I am unpacking and repacking old boxes. I have no fantasy that I will throw away old essays or my notes from Joyce and Woolf classes. But there are things I threw into boxes as deadlines approached, and now, when I look at them, nothing. I have whole boxes of emotional and intellectual cul de sacs.

Some of it is technological detritus. Phone cords? Old phone earphones? Some are records from past lives. A checkbook from Pittsburgh? A W-2 from Binghamton? There are kindnesses. A condolence card from my father’s funeral. There is a sweat stained baseball cap from a beer festival. Short ceramic candlestick holders and half burned candles. Another hank of phone cord.

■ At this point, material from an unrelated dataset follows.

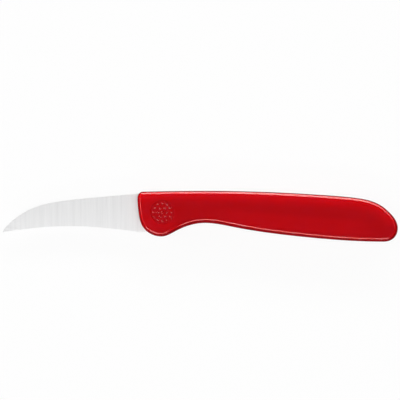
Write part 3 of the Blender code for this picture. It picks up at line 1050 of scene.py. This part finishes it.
def make_world():
    """White where it is looked at, white in reflections near the horizon, and else dim grey."""
    world = bpy.data.worlds.new('studio')
    nodes = Nodes(world)
    toward = nodes.add('ShaderNodeTexCoord').outputs['Generated']
    split = nodes.add('ShaderNodeSeparateXYZ', Vector=toward)
    low_down = nodes.maths('LESS_THAN', split.outputs['Z'], HORIZON_BAND)
    white = nodes.add('ShaderNodeBackground', Color=WHITE, Strength=1.0)
    dim = nodes.add('ShaderNodeBackground', Color=WHITE, Strength=WORLD_GREY)
    mix = nodes.mix_shaders(seen_ray(nodes, low_down), dim.outputs['Background'],
                            white.outputs['Background'])
    nodes.add('ShaderNodeOutputWorld', Surface=mix)
    bpy.context.scene.world = world


def add_panel(name, azimuth, elevation, width, height, radiance, lights):
    """Softbox that faces the knife and spans width in azimuth and height in elevation."""
    lamp = bpy.data.lights.new(name, 'AREA')
    lamp.shape = 'RECTANGLE'
    flat = math.cos(math.radians(elevation))
    lamp.size = 2 * LAMP_DISTANCE * flat * math.tan(math.radians(width / 2))
    lamp.size_y = 2 * LAMP_DISTANCE * math.tan(math.radians(height / 2))
    lamp.energy = radiance * math.pi * lamp.size * lamp.size_y
    panel = bpy.data.objects.new(name, lamp)
    turn = math.radians(azimuth)
    aim = Vector((flat * math.cos(turn), flat * math.sin(turn), math.sin(math.radians(elevation))))
    panel.location = aim * LAMP_DISTANCE
    panel.rotation_euler = (-aim).to_track_quat('-Z', 'Y').to_euler()
    panel.visible_camera = False
    panel.visible_glossy = lights != 'matt'
    panel.visible_diffuse = lights != 'gloss'
    bpy.context.scene.collection.objects.link(panel)


def make_lamps():
    """Three high panels, matt and gloss panels behind the back and off the tip, and two strips."""
    for panel in PANELS:
        add_panel(*panel)


def make_camera():
    """Camera straight above the knife."""
    data = bpy.data.cameras.new('camera')
    data.sensor_width = SENSOR_WIDTH
    data.lens = SENSOR_WIDTH * CAMERA_DISTANCE / PICTURE_WIDTH
    camera = bpy.data.objects.new('camera', data)
    camera.location = (PICTURE_CENTRE[0], PICTURE_CENTRE[1], ORIGIN.z + CAMERA_DISTANCE)
    bpy.context.scene.collection.objects.link(camera)
    bpy.context.scene.camera = camera


# Knife

def add_piece(thing, material, node):
    """Finishes a piece, puts it on the knife's one body and hides the CAD node it stands for."""
    finish_with(thing, material)
    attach(thing, 'root')
    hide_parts(node)


def main():
    """Builds the knife, the studio and the camera."""
    make_camera()
    make_floor()
    make_world()
    make_lamps()
    add_piece(make_handle(), red_plastic(), 'handle')
    add_piece(make_blade(), ground_steel(), 'blade')
    bpy.context.scene.view_settings.view_transform = 'Standard'


main()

There are more ringing memories. As she was moving from her home of forty years, my mother sent two packages of photos and records from my youth that include a hand made report card in which I earned hand-made A’s in subjects no school ever taught and a photo of the Varsity Swim Team with a dour me in a letter sweater. Other things. Almost twenty years ago, I set aside a bag of Philadelphia Inquirers containing my father’s obituary. A windup nun that shoots sparks as she walks patrols the corner of a now empty box.

These will all make the move, except, this time, I will reopen each box when I settle into my next home. I will spend time going through some of the boxes with my daughter, just to share strange pictures of her father and family, odd toys, and other remnants of my goofier life. Other boxes I will map out—actually going back over notes and essays.

And then, of course, there are the dozens of notebooks containing scraps of thought, dreams of beginnings of stories, hints of recipes, names collected and noted in lectures. As I was packing, I noticed a phone number on an otherwise blank page. There is no name, no feathery reference, just a number. Some mysteries will remain mysteries, and they will travel with me, just as surely as certainty will.